**Required task**
Give again, word for word, each line from the top of the listing through the line that holds "top_side_overhang = 1; // [1:0.5:12]".

%%

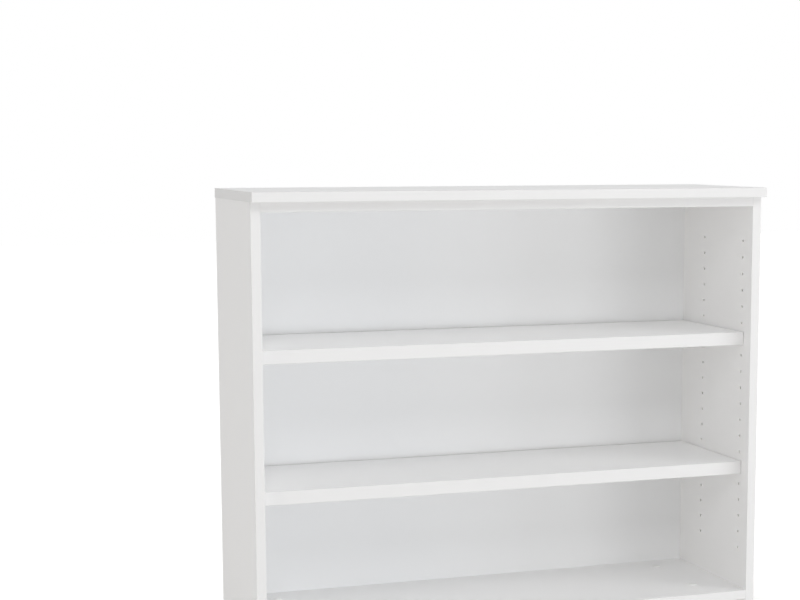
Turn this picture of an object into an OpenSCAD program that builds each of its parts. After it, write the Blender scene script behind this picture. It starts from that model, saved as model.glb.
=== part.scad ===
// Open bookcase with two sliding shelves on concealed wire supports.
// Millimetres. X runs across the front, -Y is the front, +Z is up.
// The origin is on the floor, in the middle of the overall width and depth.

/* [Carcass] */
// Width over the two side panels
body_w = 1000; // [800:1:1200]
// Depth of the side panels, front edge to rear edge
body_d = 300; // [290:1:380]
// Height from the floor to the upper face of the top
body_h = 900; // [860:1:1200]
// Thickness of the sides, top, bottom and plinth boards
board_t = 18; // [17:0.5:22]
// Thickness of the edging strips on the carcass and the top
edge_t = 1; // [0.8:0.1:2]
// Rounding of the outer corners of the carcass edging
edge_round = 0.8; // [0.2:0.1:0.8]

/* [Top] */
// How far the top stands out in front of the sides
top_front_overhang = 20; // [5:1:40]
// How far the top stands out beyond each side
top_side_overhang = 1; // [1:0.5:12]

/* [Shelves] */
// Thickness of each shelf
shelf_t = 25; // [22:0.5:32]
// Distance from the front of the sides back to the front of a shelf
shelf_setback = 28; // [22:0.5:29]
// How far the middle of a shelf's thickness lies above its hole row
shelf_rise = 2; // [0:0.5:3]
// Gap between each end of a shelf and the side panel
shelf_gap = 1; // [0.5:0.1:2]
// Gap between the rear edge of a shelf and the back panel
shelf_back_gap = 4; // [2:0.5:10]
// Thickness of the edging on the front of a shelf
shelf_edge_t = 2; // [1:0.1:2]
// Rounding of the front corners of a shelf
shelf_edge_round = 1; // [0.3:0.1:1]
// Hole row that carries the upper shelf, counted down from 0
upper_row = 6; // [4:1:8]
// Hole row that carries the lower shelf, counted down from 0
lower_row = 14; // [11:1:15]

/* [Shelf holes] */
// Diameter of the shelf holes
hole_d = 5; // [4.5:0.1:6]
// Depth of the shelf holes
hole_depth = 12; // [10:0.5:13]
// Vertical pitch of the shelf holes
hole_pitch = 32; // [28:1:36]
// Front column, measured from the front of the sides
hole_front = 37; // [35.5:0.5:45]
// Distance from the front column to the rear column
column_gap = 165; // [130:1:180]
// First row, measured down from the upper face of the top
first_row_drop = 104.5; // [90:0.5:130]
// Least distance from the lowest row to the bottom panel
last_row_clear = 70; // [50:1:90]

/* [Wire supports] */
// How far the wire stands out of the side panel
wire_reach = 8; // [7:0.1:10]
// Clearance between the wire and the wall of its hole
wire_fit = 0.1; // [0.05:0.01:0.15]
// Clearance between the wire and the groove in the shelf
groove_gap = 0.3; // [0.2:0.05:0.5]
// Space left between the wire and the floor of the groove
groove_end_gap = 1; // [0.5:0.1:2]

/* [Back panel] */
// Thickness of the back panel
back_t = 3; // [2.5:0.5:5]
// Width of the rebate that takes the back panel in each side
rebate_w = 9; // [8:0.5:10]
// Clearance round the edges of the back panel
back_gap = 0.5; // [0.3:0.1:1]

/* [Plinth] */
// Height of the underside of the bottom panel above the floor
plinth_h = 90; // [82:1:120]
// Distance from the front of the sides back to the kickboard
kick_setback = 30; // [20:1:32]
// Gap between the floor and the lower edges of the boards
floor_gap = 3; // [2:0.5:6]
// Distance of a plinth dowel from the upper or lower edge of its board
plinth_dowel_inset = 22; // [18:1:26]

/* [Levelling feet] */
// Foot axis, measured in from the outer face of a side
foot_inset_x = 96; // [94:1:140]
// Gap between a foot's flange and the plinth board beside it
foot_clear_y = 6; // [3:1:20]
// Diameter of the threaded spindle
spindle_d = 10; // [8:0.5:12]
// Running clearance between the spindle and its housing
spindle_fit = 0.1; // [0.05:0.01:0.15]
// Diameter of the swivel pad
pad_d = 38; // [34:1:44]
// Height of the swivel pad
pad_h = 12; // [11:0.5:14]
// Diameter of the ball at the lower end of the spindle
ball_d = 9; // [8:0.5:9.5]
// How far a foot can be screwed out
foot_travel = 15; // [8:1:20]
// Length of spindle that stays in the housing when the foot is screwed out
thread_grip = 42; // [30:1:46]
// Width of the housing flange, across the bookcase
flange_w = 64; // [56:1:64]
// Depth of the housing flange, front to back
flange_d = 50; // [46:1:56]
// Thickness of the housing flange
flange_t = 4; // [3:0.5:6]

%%

**Problem solution**
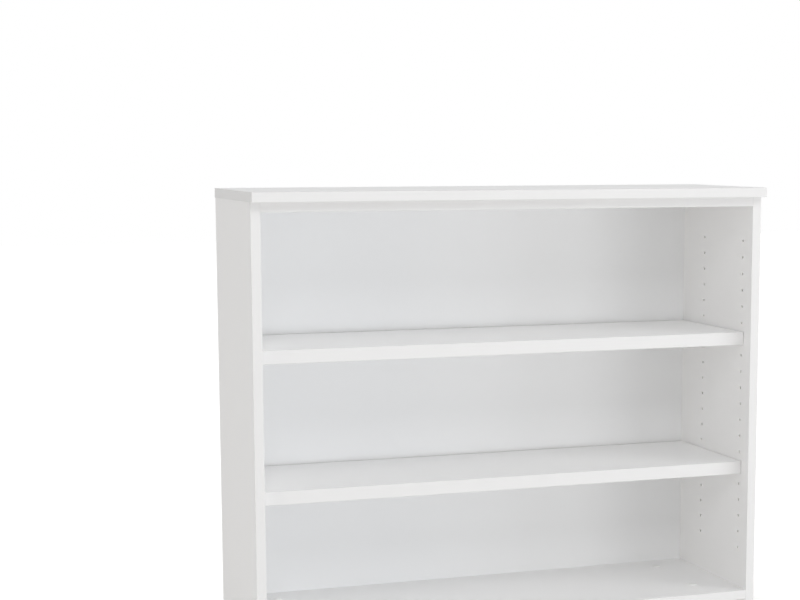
Turn this picture of an object into an OpenSCAD program that builds each of its parts. After it, write the Blender scene script behind this picture. It starts from that model, saved as model.glb.
=== part.scad ===
// Open bookcase with two sliding shelves on concealed wire supports.
// Millimetres. X runs across the front, -Y is the front, +Z is up.
// The origin is on the floor, in the middle of the overall width and depth.

/* [Carcass] */
// Width over the two side panels
body_w = 1000; // [800:1:1200]
// Depth of the side panels, front edge to rear edge
body_d = 300; // [290:1:380]
// Height from the floor to the upper face of the top
body_h = 900; // [860:1:1200]
// Thickness of the sides, top, bottom and plinth boards
board_t = 18; // [17:0.5:22]
// Thickness of the edging strips on the carcass and the top
edge_t = 1; // [0.8:0.1:2]
// Rounding of the outer corners of the carcass edging
edge_round = 0.8; // [0.2:0.1:0.8]

/* [Top] */
// How far the top stands out in front of the sides
top_front_overhang = 20; // [5:1:40]
// How far the top stands out beyond each side
top_side_overhang = 1; // [1:0.5:12]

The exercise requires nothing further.